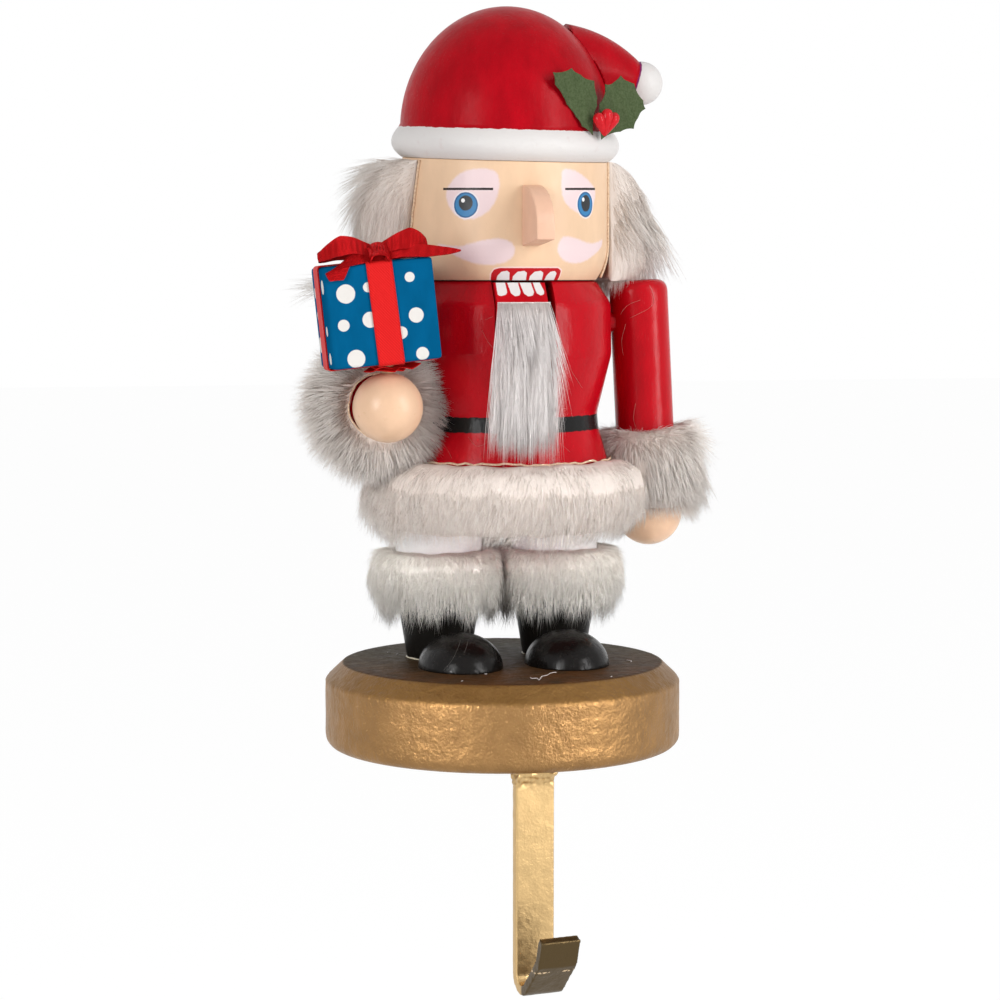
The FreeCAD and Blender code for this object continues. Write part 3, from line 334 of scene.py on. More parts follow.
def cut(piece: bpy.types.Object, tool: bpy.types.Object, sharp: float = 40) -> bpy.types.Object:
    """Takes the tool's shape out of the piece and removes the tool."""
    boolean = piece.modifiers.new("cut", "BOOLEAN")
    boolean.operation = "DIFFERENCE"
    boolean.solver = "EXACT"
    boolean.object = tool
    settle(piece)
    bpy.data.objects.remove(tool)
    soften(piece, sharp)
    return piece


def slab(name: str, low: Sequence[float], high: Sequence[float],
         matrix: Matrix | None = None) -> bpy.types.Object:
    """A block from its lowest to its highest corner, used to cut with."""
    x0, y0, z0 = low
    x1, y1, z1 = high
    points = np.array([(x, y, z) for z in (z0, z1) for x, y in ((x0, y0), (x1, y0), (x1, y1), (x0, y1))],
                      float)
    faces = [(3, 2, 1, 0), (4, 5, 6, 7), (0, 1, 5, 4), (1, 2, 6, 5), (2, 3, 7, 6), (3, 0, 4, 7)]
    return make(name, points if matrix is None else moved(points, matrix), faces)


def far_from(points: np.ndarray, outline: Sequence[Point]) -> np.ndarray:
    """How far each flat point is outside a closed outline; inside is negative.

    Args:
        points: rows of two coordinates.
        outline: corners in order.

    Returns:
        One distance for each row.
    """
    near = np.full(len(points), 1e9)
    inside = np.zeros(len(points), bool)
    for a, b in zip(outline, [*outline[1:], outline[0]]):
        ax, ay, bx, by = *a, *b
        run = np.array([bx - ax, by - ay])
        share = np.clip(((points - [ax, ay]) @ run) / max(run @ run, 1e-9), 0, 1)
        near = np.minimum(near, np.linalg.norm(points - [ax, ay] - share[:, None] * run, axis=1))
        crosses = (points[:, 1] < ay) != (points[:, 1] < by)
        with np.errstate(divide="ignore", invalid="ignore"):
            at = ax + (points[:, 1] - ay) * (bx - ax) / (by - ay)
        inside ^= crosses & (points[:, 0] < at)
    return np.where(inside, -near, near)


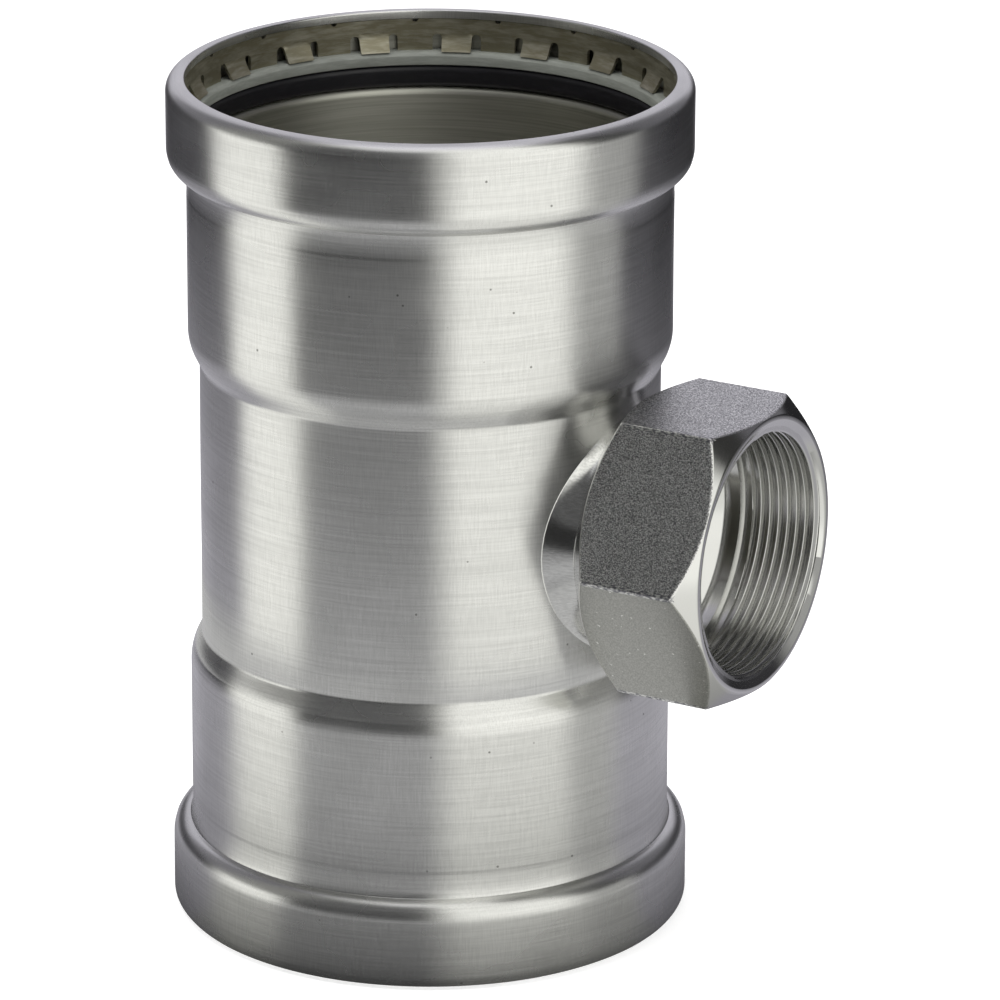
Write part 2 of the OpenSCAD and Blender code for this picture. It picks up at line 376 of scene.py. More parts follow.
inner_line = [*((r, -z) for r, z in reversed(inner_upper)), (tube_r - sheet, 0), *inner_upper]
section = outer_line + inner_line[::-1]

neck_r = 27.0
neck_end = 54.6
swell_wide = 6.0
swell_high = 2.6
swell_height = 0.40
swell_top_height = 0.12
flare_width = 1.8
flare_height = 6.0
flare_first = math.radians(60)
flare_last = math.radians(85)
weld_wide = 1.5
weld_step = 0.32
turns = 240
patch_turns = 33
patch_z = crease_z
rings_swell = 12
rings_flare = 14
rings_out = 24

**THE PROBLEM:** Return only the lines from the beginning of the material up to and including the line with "outline: corners in order.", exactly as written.

**ANSWER TO THE TASK:**
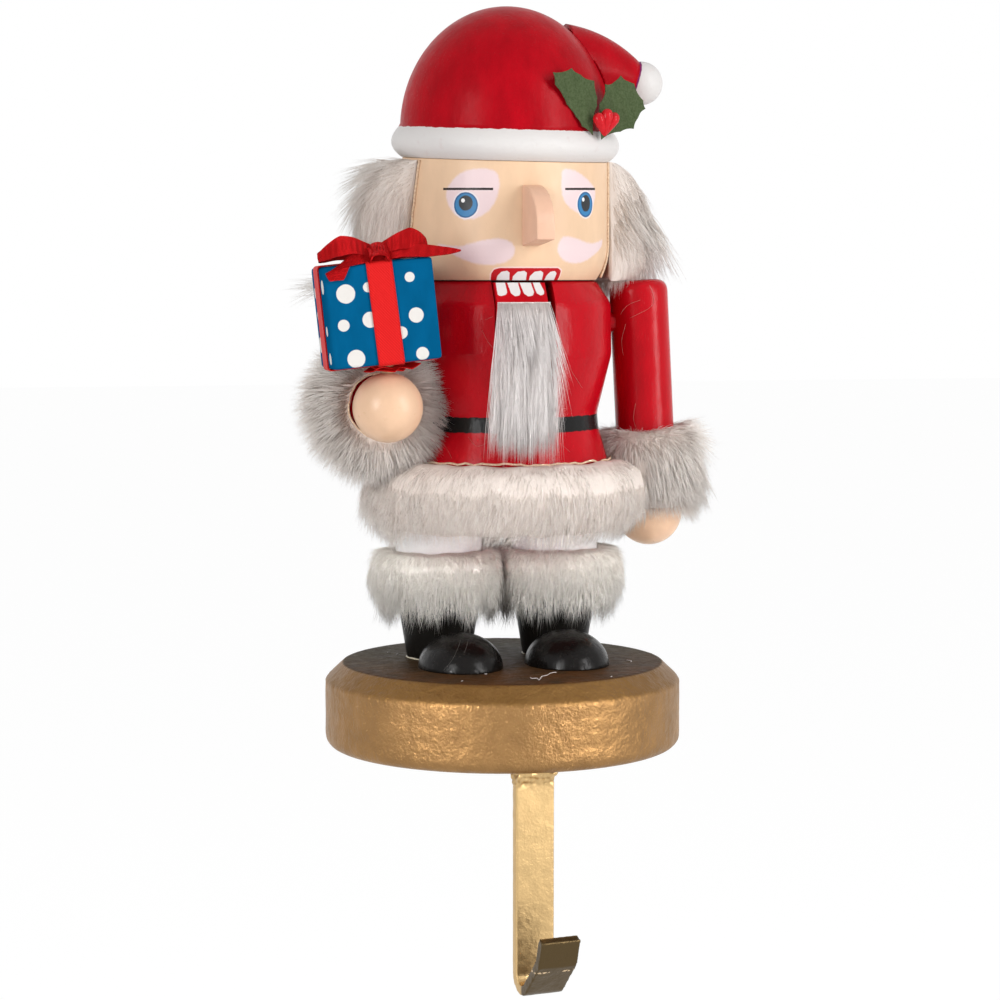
The FreeCAD and Blender code for this object continues. Write part 3, from line 334 of scene.py on. More parts follow.
def cut(piece: bpy.types.Object, tool: bpy.types.Object, sharp: float = 40) -> bpy.types.Object:
    """Takes the tool's shape out of the piece and removes the tool."""
    boolean = piece.modifiers.new("cut", "BOOLEAN")
    boolean.operation = "DIFFERENCE"
    boolean.solver = "EXACT"
    boolean.object = tool
    settle(piece)
    bpy.data.objects.remove(tool)
    soften(piece, sharp)
    return piece


def slab(name: str, low: Sequence[float], high: Sequence[float],
         matrix: Matrix | None = None) -> bpy.types.Object:
    """A block from its lowest to its highest corner, used to cut with."""
    x0, y0, z0 = low
    x1, y1, z1 = high
    points = np.array([(x, y, z) for z in (z0, z1) for x, y in ((x0, y0), (x1, y0), (x1, y1), (x0, y1))],
                      float)
    faces = [(3, 2, 1, 0), (4, 5, 6, 7), (0, 1, 5, 4), (1, 2, 6, 5), (2, 3, 7, 6), (3, 0, 4, 7)]
    return make(name, points if matrix is None else moved(points, matrix), faces)


def far_from(points: np.ndarray, outline: Sequence[Point]) -> np.ndarray:
    """How far each flat point is outside a closed outline; inside is negative.

    Args:
        points: rows of two coordinates.
        outline: corners in order.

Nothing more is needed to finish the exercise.